The New York Trilogy is a series of novels by American writer Paul Auster.  Originally published sequentially as City of Glass (1985), Ghosts (1986) and The Locked Room (1986), it has since been collected into a single volume. The Trilogy is a postmodern interpretation of detective and mystery fiction, exploring various philosophical themes.

Plot

City of Glass 
The first story, City of Glass, features an author of detective fiction who becomes a private investigator and descends into madness as he becomes embroiled in the investigation of a case.  It explores layers of identity and reality, from Paul Auster the writer of the novel to the unnamed "author" who reports the events as reality, to "Paul Auster the writer", a character in the story, to "Paul Auster the detective", who may or may not exist in the novel, to Peter Stillman the younger, to Peter Stillman the elder and, finally, to Daniel Quinn, the protagonist.

City of Glass has an intertextual relationship with Miguel de Cervantes' Don Quixote. Not only does the protagonist Daniel Quinn share his initials with the knight, but when Quinn finds "Paul Auster the writer," Auster is in the midst of writing an article about the authorship of Don Quixote. Auster calls his article an "imaginative reading," and in it he examines possible identities of Cide Hamete Benengeli, the narrator of the Quixote.

Ghosts 
The second story, Ghosts, is about a private eye called Blue, trained by Brown, who is investigating a man named Black on Orange Street for a client named White. Blue writes written reports to White who in turn pays him for his work.
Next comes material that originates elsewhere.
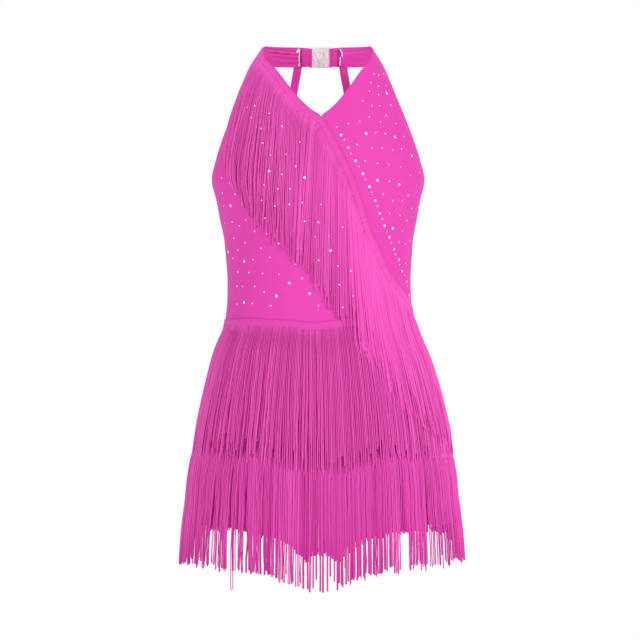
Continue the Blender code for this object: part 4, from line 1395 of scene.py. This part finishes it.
# rhinestones: across and height in mm
stones = dict(
    small=1.10 * mm, big=1.80 * mm, ring=2.1 * mm, height=0.62, shine=(0.58, 0.98, 0.50), uneven=0.24,
    askew=0.06, inRing=0.55, proud=0.05 * mm, ringProud=0.3 * mm, aboveThread=0.55 * mm, reach=4.0 * mm,
    # the cut: each row of facets rises and narrows, and the tone grows from painted shade at the rim up to a
    # painted glint on the table
    sides=8, girdle=0.24, facets=((0.26, 0.80), (0.20, 0.62)),
    shadeUpToGlint=(0.10, 0.90, 0.8), toneRange=(0.25, 1.1),
    plainSmall=[
        (21, -90), (30, -106), (38, -123), (48, -139), (56, -155), (64, -171), (71, -188), (77, -204),
        (83, -219), (88, -233), (94, -247), (99, -260), (105, -273), (108, -286), (112, -302),
        (67, -23), (73, -24), (79, -22), (63, -34), (73, -38), (82, -37), (61, -45), (73, -49), (53, -57),
        (64, -63), (74, -63), (88, -62), (61, -77), (82, -75), (49, -83), (35, -86), (75, -83), (94, -85),
        (69, -97), (81, -98), (104, -101), (46, -112), (64, -116), (77, -116), (90, -118), (101, -117),
        (56, -132), (71, -135), (85, -136), (100, -139), (112, -149), (124, -145), (86, -157), (121, -169),
        (78, -173), (109, -174), (90, -181), (102, -181), (113, -190), (122, -188), (86, -197), (99, -199),
        (108, -205), (102, -218), (112, -230), (98, -232), (106, -234), (106, -258),
        (-122, -152), (-112, -159), (-121, -171), (-105, -173), (-119, -187), (-97, -186), (-92, -205),
        (-118, -208), (-109, -207), (-100, -212), (-81, -219), (-107, -227), (-93, -233), (-73, -240),
        (-102, -242), (-108, -252), (-83, -254), (-62, -251), (-102, -269), (-88, -270), (-71, -271),
        (-51, -272), (-31, -260), (-22, -277), (-103, -287), (-96, -287), (-81, -287), (-69, -294),
        (-103, -309), (-84, -308), (-61, -311), (-2, -311),
    ],
    plainBig=[
        (26, -100), (53, -148), (61, -164), (68, -181), (74, -197), (80, -212), (86, -226), (92, -241),
        (98, -254), (102, -268), (107, -281), (111, -298), (83, -47), (57, -98),
        (93, -102), (114, -125), (71, -156), (98, -161), (90, -215), (-111, -187), (-51, -234),
        (-114, -244), (-94, -256), (-38, -283), (-54, -299), (-13, -296), (-94, -307),
    ],
    ringed=[(35, -116), (44, -132)],
    fringeSmall=[
        (-90, -65), (-81, -63), (-85, -78), (-63, -73), (-73, -92), (-47, -89), (-82, -109), (-71, -110),
        (-25, -109), (-61, -125), (-42, -124), (-47, -149), (-30, -139), (-69, -162), (-52, -167),
        (-37, -167), (-87, -178), (-72, -181), (-56, -188), (-38, -186), (-22, -184), (1, -186),
        (-68, -203), (-19, -207), (-2, -208), (-66, -222), (-6, -226), (11, -225), (28, -214), (-2, -255),
        (22, -262), (38, -268), (24, -285), (41, -299), (28, -313),
    ],
    fringeBig=[(-63, -145), (-19, -153), (13, -243)],
)


def stoneTemplate():
    # a flat-backed stone, eight-sided, cut to a small table
    clearSelection()
    girdle = stones["girdle"]
    bpy.ops.mesh.primitive_cylinder_add(
        vertices=stones["sides"], radius=1.0, depth=girdle, location=(0, 0, girdle / 2)
    )
    stone = takePiece("stoneTemplate")
    bpy.ops.object.mode_set(mode="EDIT")
    bpy.ops.mesh.select_all(action="DESELECT")
    bpy.ops.object.mode_set(mode="OBJECT")
    for face in stone.data.polygons:
        face.select = face.normal.z > 0.9
    bpy.ops.object.mode_set(mode="EDIT")
    for rise, narrowed in stones["facets"]:
        bpy.ops.mesh.extrude_region_move(TRANSFORM_OT_translate={"value": (0, 0, rise)})
        bpy.ops.transform.resize(value=(narrowed, narrowed, 1.0))
    bpy.ops.object.mode_set(mode="OBJECT")
    return stone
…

Blue becomes frustrated and loses himself as he becomes immersed in the life of Black.

The Locked Room 
The Locked Room is the story of a writer who lacks the creativity to produce fiction. Fanshawe, his childhood friend, has produced creative work, and when he disappears the writer publishes his work and replaces him in his family.  "Paul Auster", the name, does not appear in this story as it does in City of Glass, but Auster breaks the 4th wall by writing about writing of the previous books in the trilogy "...I could not have started this book. The same holds for the two books that come before it, City of Glass and Ghosts." He also references clearly autobiographical moments such as his encounter with composer Wyschnegradsky when Auster was a young man in Paris. The title is a reference to a "locked-room mystery", a popular form of early detective fiction.

Adaptations 
City of Glass was adapted in 1994 into a critically acclaimed experimental graphic novel by Paul Karasik and David Mazzucchelli.  It was published as City of Glass: A Graphic Mystery in 2004.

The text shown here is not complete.